A Possibly True Story

There is this really great story I once heard about Alice Waters of Chez Panisse fame (which is fantastic and one should make a point of eating there if the opportunity ever arrises). I’m not sure if it’s true and have searched the internet to try to see if I can find it again to no avail. That said, it is one of those legendary stories that sounds like it could be true, simply because it rings so close to the personality of the protagonist. It goes something like this…
Alice Waters sources the food served each night at Chez Panisse through a network of local farmers and growers. What is served on the plate each evening is usually selected and delivered earlier that day. Often times, Chef Waters does this personally.
One day, she visited a fruit grower to find perfectly tree ripened pears. She knew immediately that she must have these to serve her guests that night. The grower happily picked, packed and delivered them to her kitchen.
As the day progressed, and she began to prepare that evening’s menu, her mind kept coming back to the puzzle of how to serve those pears. She swore to herself that she had never seen a more perfect pear and wanted to conjure a recipe that would bring out their best.

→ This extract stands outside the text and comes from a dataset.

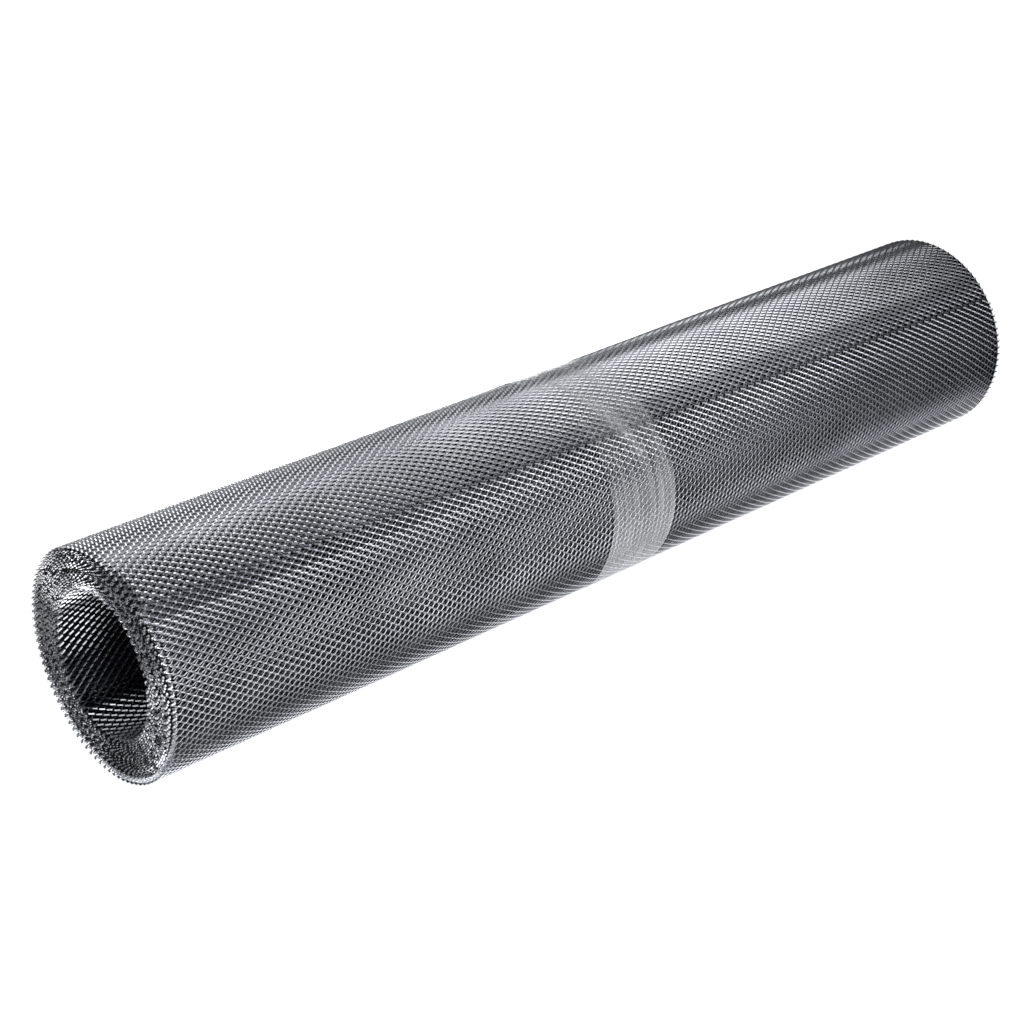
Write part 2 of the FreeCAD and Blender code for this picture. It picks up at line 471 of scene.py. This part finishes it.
def vector_node(tree, operation, vector, second=None):
    """A Vector Math node on a vector, and where it needs one on a fixed second vector."""
    made = node(tree, "ShaderNodeVectorMath", operation=operation)
    tree.links.new(vector, made.inputs[0])
    if second is not None:
        made.inputs[1].default_value = second
    return made


def map_range(tree, value, start, end, low=0.0, high=1.0):
    """A value from start to end, mapped to low to high and held there beyond."""
    made = node(tree, "ShaderNodeMapRange")
    set_inputs(made, {"From Min": start, "From Max": end, "To Min": low, "To Max": high})
    tree.links.new(value, made.inputs["Value"])
    return made.outputs["Result"]


def noise(tree, vector, scale, detail):
    """A noise pattern's strength."""
    made = node(tree, "ShaderNodeTexNoise")
    set_inputs(made, {"Scale": scale, "Detail": detail})
    tree.links.new(vector, made.inputs["Vector"])
    return made.outputs["Fac"]


def two_colours(tree, share, dark, light, start=0.0, end=1.0):
    """A colour from dark at start to light at end."""
    made = node(tree, "ShaderNodeValToRGB")
    for stop, position, colour in zip(made.color_ramp.elements, (start, end), (dark, light)):
        stop.position = position
        stop.color = (*colour, 1)
    tree.links.new(share, made.inputs["Fac"])
    return made.outputs["Color"]


def add_bump(tree, shader, height, strength, distance):
    """Relief on a shader, from a height."""
    made = node(tree, "ShaderNodeBump")
    set_inputs(made, {"Strength": strength, "Distance": distance})
    tree.links.new(height, made.inputs["Height"])
    tree.links.new(made.outputs["Normal"], shader.inputs["Normal"])


def new_material(name):
    """A material, its tree, its main shader and its object coordinates."""
    material = bpy.data.materials.new(name)
    material.use_nodes = True
    tree = material.node_tree
    coords = node(tree, "ShaderNodeTexCoord").outputs["Object"]
    return material, tree, tree.nodes["Principled BSDF"], coords


def steel_material(name):
    """Bare steel with soft mottling and a fine grain."""
    dark, light, roughness = STEEL_LOOKS[name]
    material, tree, shader, coords = new_material(name)
    set_inputs(shader, {"Metallic": 1.0})
    patches = noise(tree, coords, scale=18.0, detail=3.0)
    grain = noise(tree, coords, scale=900.0, detail=2.0)
    mixed = math_node(tree, "ADD", math_node(tree, "MULTIPLY", patches, 0.6),
                      math_node(tree, "MULTIPLY", grain, 0.4))
    colour = two_colours(tree, mixed, dark, light, start=0.3, end=0.7)
    tree.links.new(colour, shader.inputs["Base Color"])
    rough = map_range(tree, grain, 0.0, 1.0, roughness - 0.08, roughness + 0.1)
    tree.links.new(rough, shader.inputs["Roughness"])
    add_bump(tree, shader, grain, strength=0.25, distance=0.0002)
    return material


def core_material(name):
    """The turns beneath, in painted shade: diamonds of dim strands over near-black gaps, in colour and bump.
    """
    material, tree, shader, coords = new_material(name)
    set_inputs(shader, {"Metallic": 1.0, "Roughness": 0.5})
    split = node(tree, "ShaderNodeSeparateXYZ")
    tree.links.new(coords, split.inputs[0])
    turn = math_node(tree, "ARCTAN2", split.outputs["Y"], split.outputs["X"])
    around = math_node(tree, "MULTIPLY", turn, PATTERN_RADIUS / (2 * LINE_STEP))
    upward = math_node(tree, "MULTIPLY", split.outputs["Z"], 1 / (LONG_WAY * MM))
    waves = []
    for operation in ("ADD", "SUBTRACT"):
        share = math_node(tree, "FRACT", math_node(tree, operation, around, upward))
        waves.append(math_node(tree, "ABSOLUTE", math_node(tree, "SUBTRACT", share, 0.5)))
    nearest = math_node(tree, "MINIMUM", waves[0], waves[1])
    strand = map_range(tree, nearest, start=0.16, end=0.08)
    # No diamonds on the two end faces
    half = ROLL_LENGTH / 2
    from_middle = math_node(tree, "SUBTRACT", split.outputs["Z"], half * MM)
    on_side = math_node(tree, "LESS_THAN", math_node(tree, "ABSOLUTE", from_middle), (half - PLAIN_ENDS) * MM)
    seen = math_node(tree, "MULTIPLY", strand, on_side)
    # Painted shade: near-black gaps and dim strands stand for the turns deep in the roll, which lie in shade
    colour = two_colours(tree, seen, (0.004, 0.004, 0.005), (0.09, 0.092, 0.1))
    tree.links.new(colour, shader.inputs["Base Color"])
    add_bump(tree, shader, strand, strength=1.0, distance=0.001)
    return material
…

Now, let me take a slight detour to tell you a bit about her restaurant. It is legendary. It’s generally regarded as one of the top restaurants in the world. Founded in 1971, the entire local and organic food movement in America can trace large sections of it’s roots back to Alice Waters and Chez Panisse. Because the menu changes daily based on local ingredients, there is only one prix fixe menu and you pay whatever it costs. It will cost a lot and you will not regret a single bite nor penny spent for it will be one of the best and most memorable meals of your life.

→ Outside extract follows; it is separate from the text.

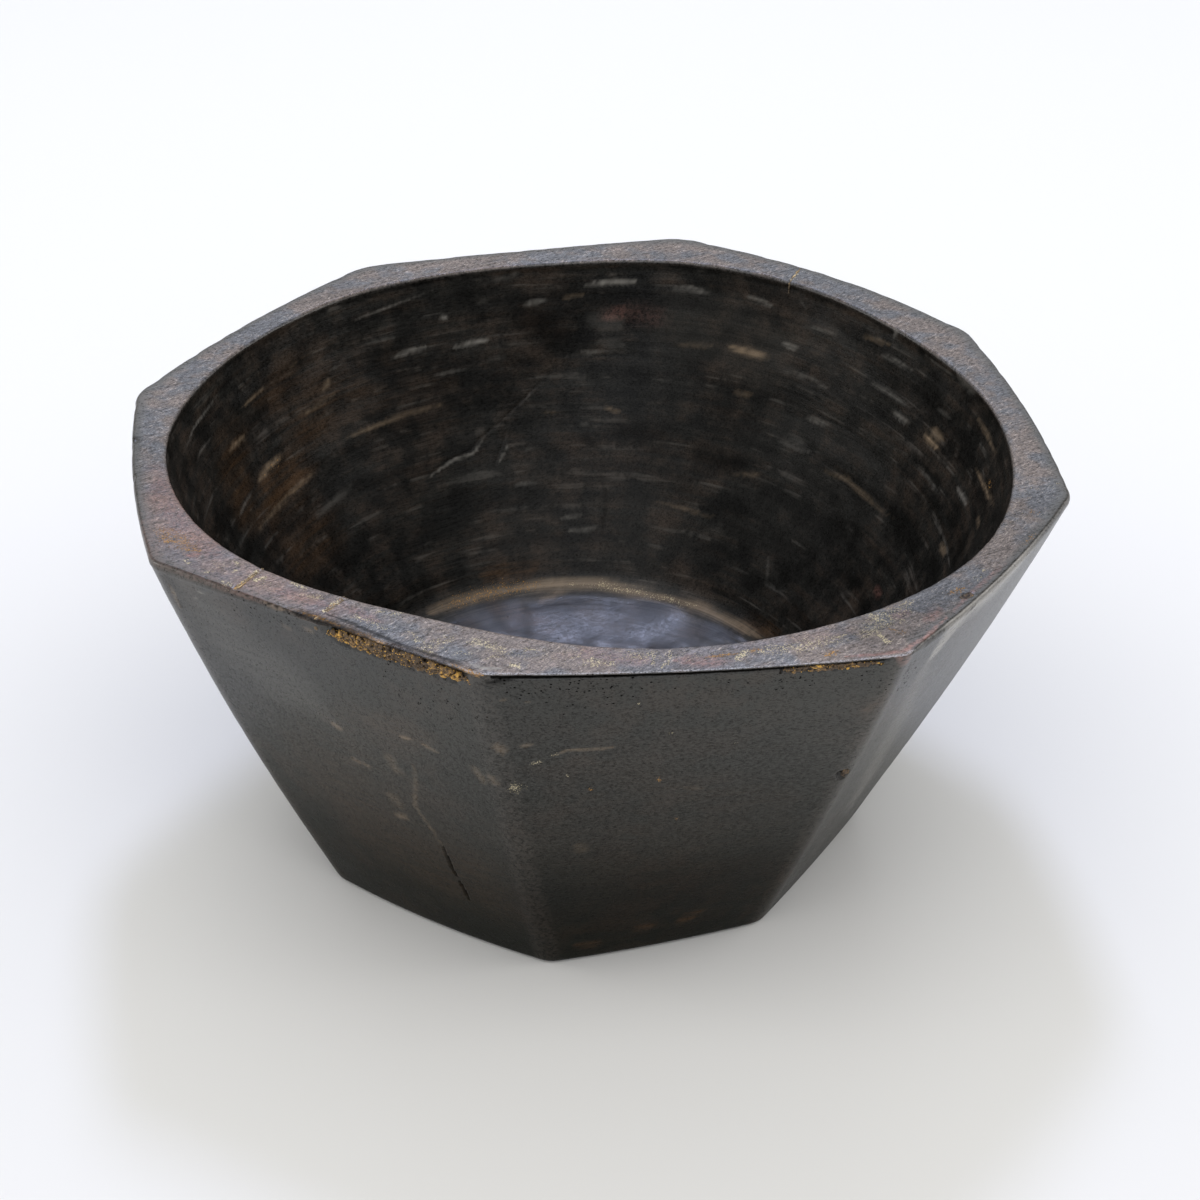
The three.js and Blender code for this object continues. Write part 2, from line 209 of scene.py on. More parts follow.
@dataclass(frozen=True)
class BlockForm:
    """The eight-sided block. Reaches and sizes are in millimetres and turns in degrees.

    Corner 0 is the front one, and the rest follow anticlockwise seen from above.
    """

    height: float = 109.0
    rim_reaches: tuple[float, ...] = (119.6, 128.3, 122.0, 120.5, 128.3, 123.2, 122.6, 125.0)
    rim_turns: tuple[float, ...] = (-102.4, -56.4, -14.5, 32.2, 78.4, 123.7, 170.4, 212.6)
    foot_reaches: tuple[float, ...] = (79.1, 74.3, 72.1, 75.0, 77.0, 75.5, 77.4, 78.5)
    foot_turns: tuple[float, ...] = (-97.6, -54.9, -7.8, 36.5, 82.0, 127.0, 172.0, 213.5)
    rim_bows: tuple[float, ...] = (2.1, 2.6, 2.2, 4.8, 0.7, 2.4, 2.1, 0.4)
    foot_bows: tuple[float, ...] = (0.8, 0.4, 1.6, 1.6, 1.6, 1.6, 1.6, 1.9)
    ridge_bellies: tuple[float, ...] = (3.8, 1.3, 1.7, 2.0, 2.0, 2.0, 2.1, 2.2)
    corner_rounds: tuple[float, ...] = (3.2, 3.2, 3.6, 7.0, 8.0, 8.0, 6.0, 3.6)
    rim_roll_drop: float = 2.8
    rim_roll_inset: float = 1.6
    # Places round the bowl, and how much of the rim's full roll there is: the front edge is crisp.
    rim_roll_knots: tuple[tuple[float, float], ...] = (
        (0.0, 0.20), (0.97, 0.20), (1.05, 1.0), (7.19, 1.0), (7.47, 0.50), (7.96, 0.25), (8.0, 0.20),
    )
    foot_roll_rise: float = 2.0
    foot_roll_inset: float = 1.8
    skin_inset: float = 0.27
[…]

And so it was, the evening’s guests arrived for their reservations that night, fully prepared to spend several days salary on the dining experience to come. And come it did as always. Course after course of some of the most fresh and deftly crafted plates they would ever eat, delivered by an expert staff that explained the motivations and stories Chef Waters wished to tell of each one.

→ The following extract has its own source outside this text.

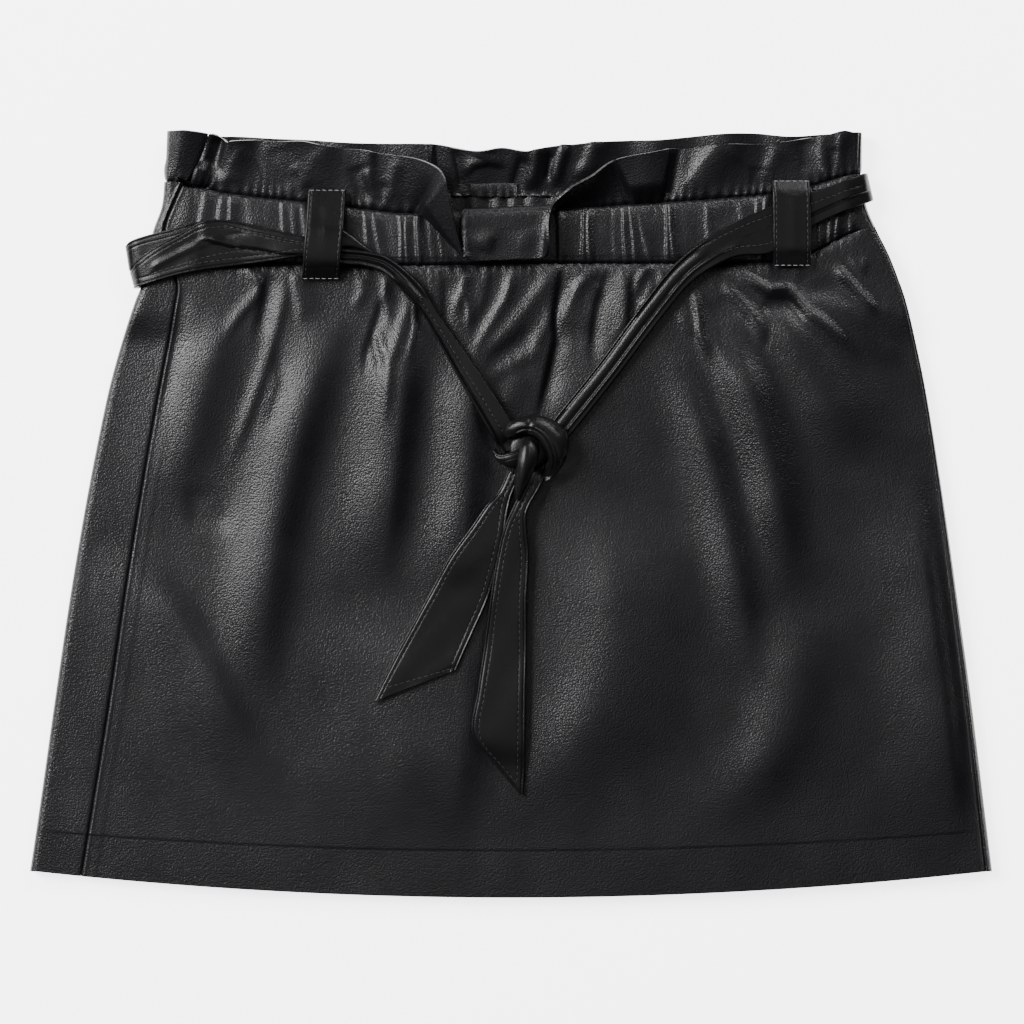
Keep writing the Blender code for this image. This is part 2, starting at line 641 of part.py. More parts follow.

Then, finally, after the main course plates and silver were cleared, fresh silver delivered, drinks topped off… Desert! The wait staff appears from the kitchen, domed plates held aloft as they quickly fanned to each table in what one might read as choreographed chaos. As the plates arrive, the wait staff take pains to explain to each guest the unusual nature of what was to come. You see, Chef Waters found this pear tree in the orchard of one of her favorite local growers. The tree had a bounty of the most perfectly ripened pears she had ever come across. She knew she had to serve them that night, for to save them for tomorrow would be too late. They had to be served, but how? How could she honor this pear with a dish that allowed it to shine on the palate, befitting it’s true nature, neigh, to sing? With this, the dome was removed and upon that plate rested…
A single pear.
You see, even Alice had to eventually admit that there was no way even one of the greatest chefs in the world could improve upon that pear. There was no dish or accompaniment she could use to feature or enhance such perfection. Sometimes, the greatest artistry even a master can perform, and the greatest gift one can give, is to leave something alone.